Abgedriftet. Am Montag könnten die EU-Außenminister die Vorbeitrittshilfen weiter kürzen, aber nicht, weil sich Erdoğan in der Türkei aufführt wie ein Tyrann, sondern, weil er vor der Küste Zyperns illegal nach Gas bohren lässt. Der türkische Staatschef lässt keine Gelegenheit aus, um sein Land vom Westen loszulösen. Mit dem Kauf eines russischen Flugabwehrsystems ist er gerade dabei, die Türkei aus der Nato zu sprengen. US-Sanktionen werden unweigerlich die Folge sein. Das könnte der türkischen Wirtschaft, die mit einer akuten Währungs- und Inflationskrise ohnehin im Sauerstoffzelt nach Luft ringt, die Kehle zuschnüren. Doch Erdoğan hofft auf Milde.

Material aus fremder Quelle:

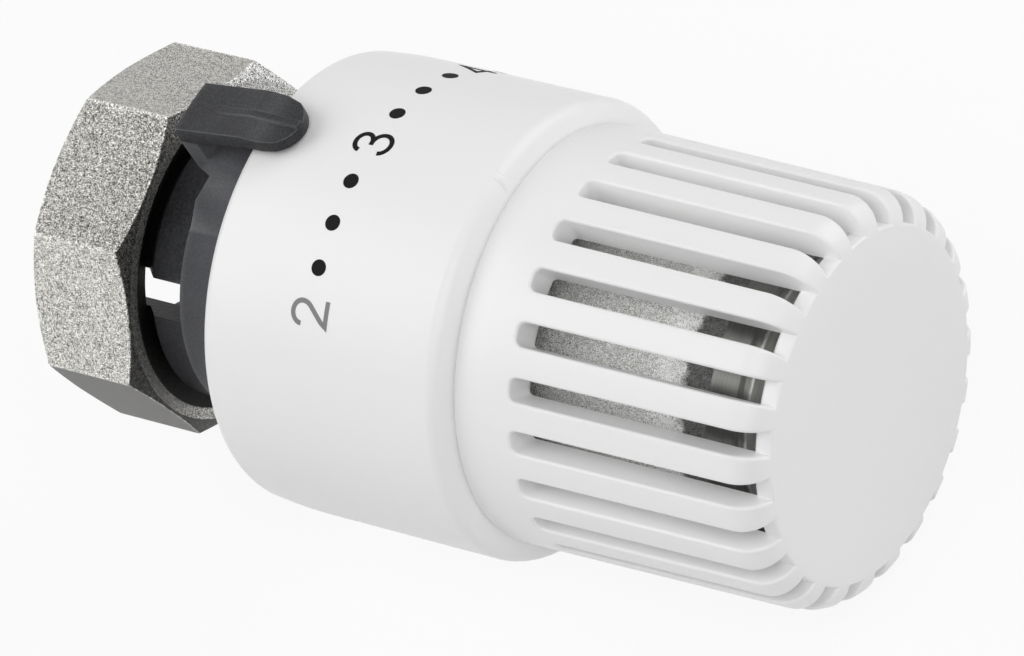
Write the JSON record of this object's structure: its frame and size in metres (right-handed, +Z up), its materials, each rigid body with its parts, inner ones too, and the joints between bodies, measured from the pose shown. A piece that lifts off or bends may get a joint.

Am liebsten hätte er auch die Bürgermeisterwahl von Istanbul gestohlen, doch der Schuss ging nach hinten los: Der Oppositionskandidat gewann nach Annullierung des Urnengangs auch beim zweiten Mal. Das gibt Hoffnung. Sogar in der Regierungspartei AKP machen sich Abspaltungstendenzen bemerkbar. Das System Erdoğan ist letztlich auf Sand gebaut, auch demografisch: Die Jugend zieht nicht mit, sie ist trotz Islamisierungskampagnen säkularer geworden.

Europa und die USA sollten den Erosionsprozess beschleunigen, indem sie Erdoğans Achillesferse treffen. Sowohl im Streit mit Wladimir Putin um ein abgeschossenes russisches Flugzeug über Syrien als auch im Tauziehen um einen inhaftierten US-Pastor mit Donald Trump hat sich gezeigt: Erdoğan reagiert auf ökonomischen Druck. Es ist Zeit, dass die EU ihre unerwiderte Geduld aufgibt und Erdoğan den Finanzhahn zudreht.